How does the VRPTW model ensure the arrival time at next station tightened?

Question

In VRPTW problem, given

• $[a_i, b_i]$: the time window for node $i$
• $x_{ijk}$: a binary variable that represents that the vehicle $k$ travels from node $i$ to $j$ (yes 1 otherwise 0)
• $s_i$: the service time at node $i$
• $t_{ij}$: the traveling time from node $i$ to $j$

I see paper and books widely formulate the constraints related to time as follows:

\begin{align} &w_{ik} + s_{i} + t_{ij} - w_{jk} \leq (1 - x_{ijk})M_{ij} \tag{1} \\ &w_{ik} \geq a_{i} \tag{2} \\ &w_{ik} \leq b_{i} \tag{3} \end{align}

Here $w_{ik}$ was mentioned as the arrival time of vehicle $k$ to node $i$, (1) is actually the linearized version of

\begin{align} x_{ijk}(w_{ik} + s_{i} + t_{ij} - w_{jk})\le0 \tag{4} \end{align}

and (2) and (3) are the time window constraints.

If $x_{ijk}=1$, we expect the representation of arrival time to $j$ to be (the time of arrival at $i$) + (the service time at $i$) + (time cost to travel from $i$ to $j$)

However, under the circumstance where $x_{ijk}=1$, then $1-x_{ijk}=0$, we get $w_{ik} + s_i + t_{ij} - w_{jk} \le 0$, i.e., $w_{jk} \ge w_{ik} + s_i + t_{ij} $.

This could be interpreted as: the arrival time at $j$ is greater and equal to the expected time

Then I am confused that how can we prevent the case where $w_{jk}$ is larger than what we expected?

Of course, there is also a possibility that the expected time is below the lower bound of time window $a_i$, the vehicle is assumed to be waiting to $a_i$, and this is ensured by (2). However, still, the $\ge$ in (2) leaves the possibility for it to be larger than $a_i$.

I used to see that in some literature, the objective contains minimization of the sum of such variables so that the case can be prevented. However, here the objective is only minimizing the travel cost $\sum_{i,j,k}c_{ij} \cdot x_{i,j,k}$.

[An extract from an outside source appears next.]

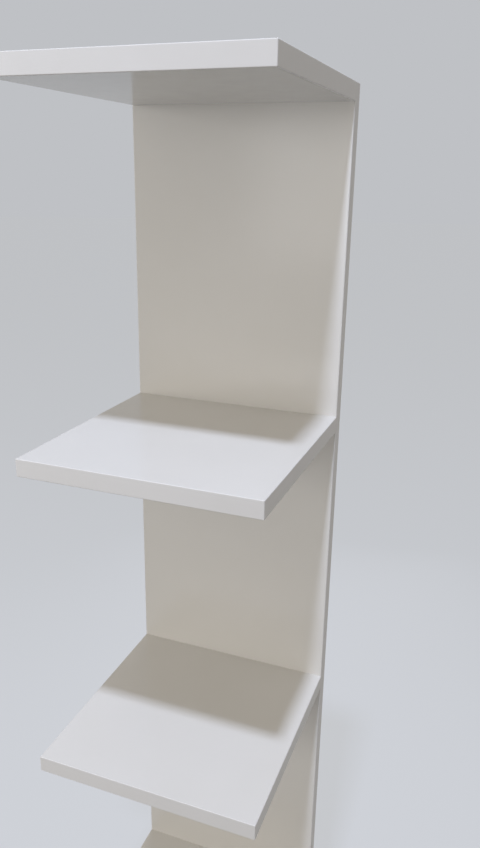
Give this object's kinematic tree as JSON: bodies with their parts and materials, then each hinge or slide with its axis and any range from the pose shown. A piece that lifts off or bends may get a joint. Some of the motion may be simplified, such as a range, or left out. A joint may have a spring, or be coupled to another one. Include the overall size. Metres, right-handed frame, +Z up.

Based on the result from CPLEX, I see the values of $w_{jk}$ indeed tightened to $\max\{a_j, w_{ik} + s_i + t_{ij}\}$.

Answer 1

There may be some slack in the system. Suppose that there is one vehicle, and the optimal solution has the vehicle go from node 1 to node 2. Assuming everything moves as early as possible, the vehicle completes the service at node 1 at time 10. Travel time to node 2 is 3, but the window at node 2 does not open until time 20. So there is 7 time units of "slack". You can think of the "arrival time" $w_{2,1}$ as the time the vehicle "enters the premises" or "officially arrives" at node 2. According to the constraint $w_{i,k}\ge a_i$, $w_{2,1}$ cannot be less than 20. So either the vehicle dawdles in the vicinity of node 1 before heading to node 2, or it dawdles in the vicinity of node 2 before officially arriving, or it takes the scenic route (travel time greater than $t_{1,2} = 3$), or some combination of those.

Answer 2

I think the confusion may stem from the fact that you minimize the cost of being on the road. Hence, you do not really minimize the time used on the routes. One simple way to move the focus more to the time dimension is to change your objective function to $\min \sum_{i\in N}\sum_{k\in K}w_{ik}$, where $N$ is the set of customers and $K$ is the set of vehicles. This way you push back the start of service as much as possible.

Another approach (that I would not advice) is to also require the reverse inequality: $x_{ijk}=1\Rightarrow w_{ik}+s_i+t_{ij} \geq w_{jk}$. This way you will have that $x_{ijk}=1\Rightarrow w_{ik}+s_i+t_{ij} = w_{jk}$. You can do this in a similar fashion as you have modelled the other time-accumulating inequalities.

The problem, however, is that if you require that service must start when you arrive at a customer, you may create some very strange routes where longer detours are taken in order to hit the time windows.